Boulocq eligió primero una voz; esa voz (como instrumento) es la del protagonista, Humberto (Lobito para los cuates); es “el que se gana la vida cantando a los muertitos”. Humberto, cantante de velorios, es el tenor Enrique Aráoz, un actor no profesional (marca de la casa) nacido para hacer el cine de Boulocq/Hasbún. Aráoz —de un parecido con Pavarotti que asusta— compone un personaje convincente, capaz de transmitir todo con sus miradas y sus arias sobrecogedoras.
Aráoz es un “girasol”; resucitará como lo hicieron las flores amarillas en el cortometraje de Boulocq Los girasoles (2015). El Lobo experimenta un viaje interior (otra marca de la casa); atraviesa un bosque inmenso y oscuro hasta llegar a su renacimiento. Y con él, nosotros.
“Los árboles son verdes, la tierra es verde, nosotros somos verdes”. El Lobo quiere que las cosas sean de otro color. Boulocq le deja hacer y no se deja tentar por un final pesimista aunque no tire cohetes como en el happy end de cocina/harina de Los viejos (2011).
Lo que no cambian son las metáforas del universo fílmico del cochabambino: el árbol como conexión a los ancestros, el agua (que me recuerda a su obra de 2007 Estudios sobre movimiento), el viento en forma de turbinas eólicas en medio de la nada. La paleta de color (esta vez saturada en luces y sombras barrocas) es producto del esmerado laburo fotográfico del uruguayo Germán Nocella y la dirección de arte de Andrea Camponovo.
El visitante llega con un perdedor entrañable; uno de esos que tanto nos ha regalado la historia del cine boliviano. Lobito la pelea, Lobito no agacha la cabeza (como le aconseja su abogado de quinta), Lobito apenas habla; Lobito trabaja en silencio, recompone con ternura de hombre grandote la relación rota con la hija; se salva.
El visitante es una película sobre la paternidad, sobre las madres ausentes (la salud mental es otro tema que sobrevuela). Y por supuesto es una obra sobre el rol de las iglesias protestantes en nuestros barrios y comunidades (las imploraciones/rezos se hacen en castellano y quechua en una táctica calculada). El visitante es un ataque perspicaz a la línea de la flotación de la hipocresía religiosa/evangélica, sección “iglesias” cristianas neopentecostales (¡qué nombrecitos, válgame dios!). El verdadero demonio (“el que se mueve por el mundo haciendo que la gente haga cosas feas”) es el antihéroe, el pastor, interpretado por el uruguayo César Troncoso, digno representante de la cantera rioplatense. Te van a excomulgar, Martín.

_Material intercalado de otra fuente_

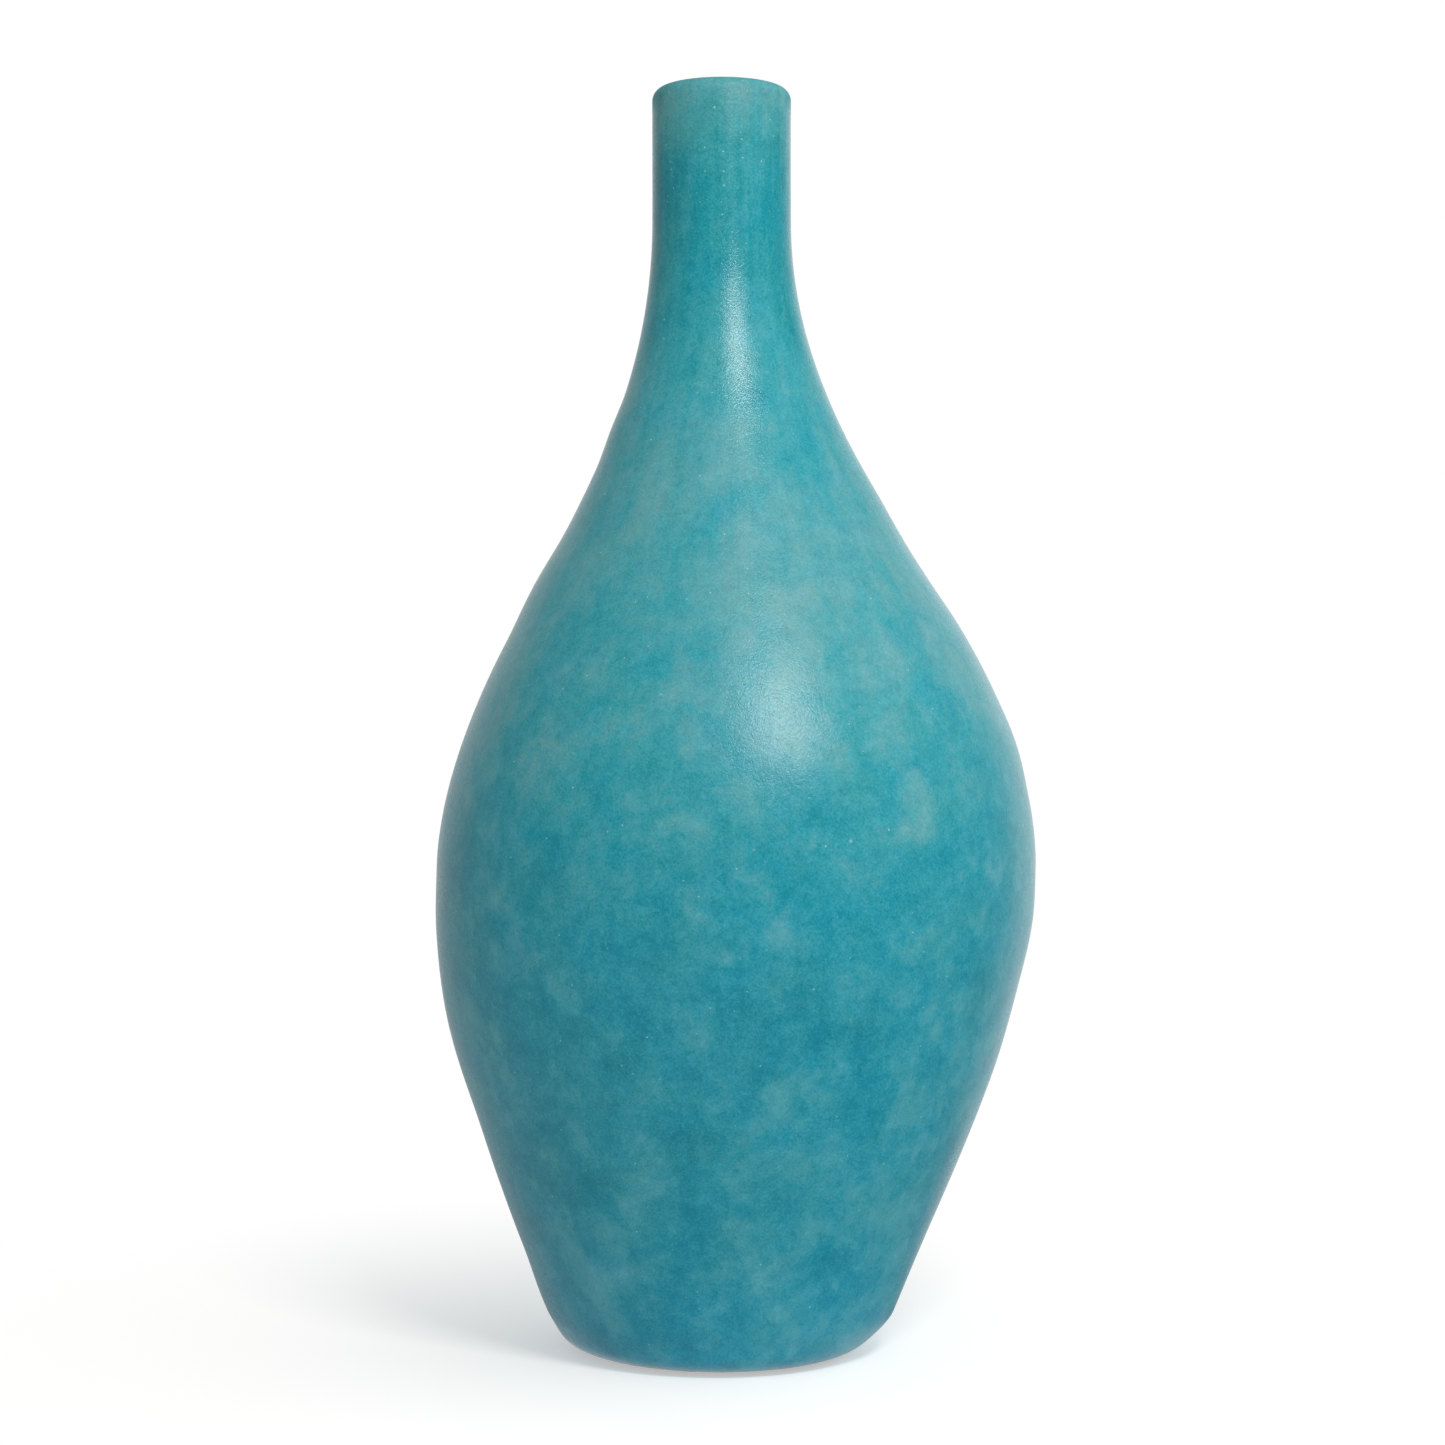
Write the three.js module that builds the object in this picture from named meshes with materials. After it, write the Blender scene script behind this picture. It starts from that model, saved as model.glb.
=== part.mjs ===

La película está salpicada de rituales y de guiños cinéfilos a la obra de Boulocq: el que más me gusta es ese auto clásico del cuate que me hace recuerdo al viejo Volkswagen del 69 de la “opera prima” de Martín, Lo más bonito y mis mejores años (2005). La dirección de actores (otra marca de la casa) logra que los diálogos no suenen impostados; brillan las charlas a cargo de la dupla Rodrigo Troy Lizárraga y Juan Pablo Milán, actores fetiche recuperados. Y el papel interpretado por la joven Svet Mena (en el rol de Aleida, la hija/niña madura) sorprende por su naturalidad innata.
Boulocq retrata las dos Cochabambas: la jailona de los condominios privados y la popular sobre las laderas; es una Cochabamba desde las alturas, de noche, alejada de las postales turísticas. Es un grito silencioso con ese clasismo que rima siempre con racismo. Boulocq ha regresado por la puerta grande, llega a su cuarto “largo” en plena madurez creativa, alejado de modas, fiel a sí mismo, despojado de lo autobiográfico; emocionando con historias universales. Su estilo intimista/poético gira en esta ocasión a un cine (aún más) político, ideológico y contestatario; siempre anti-autoritario. Es una voz diáfana en medio de tanto ruido y confusión. Y eso es de agradecer.
Ricardo Bajo es periodista y director de la edición boliviana del periódico mensual Le Monde Diplomatique.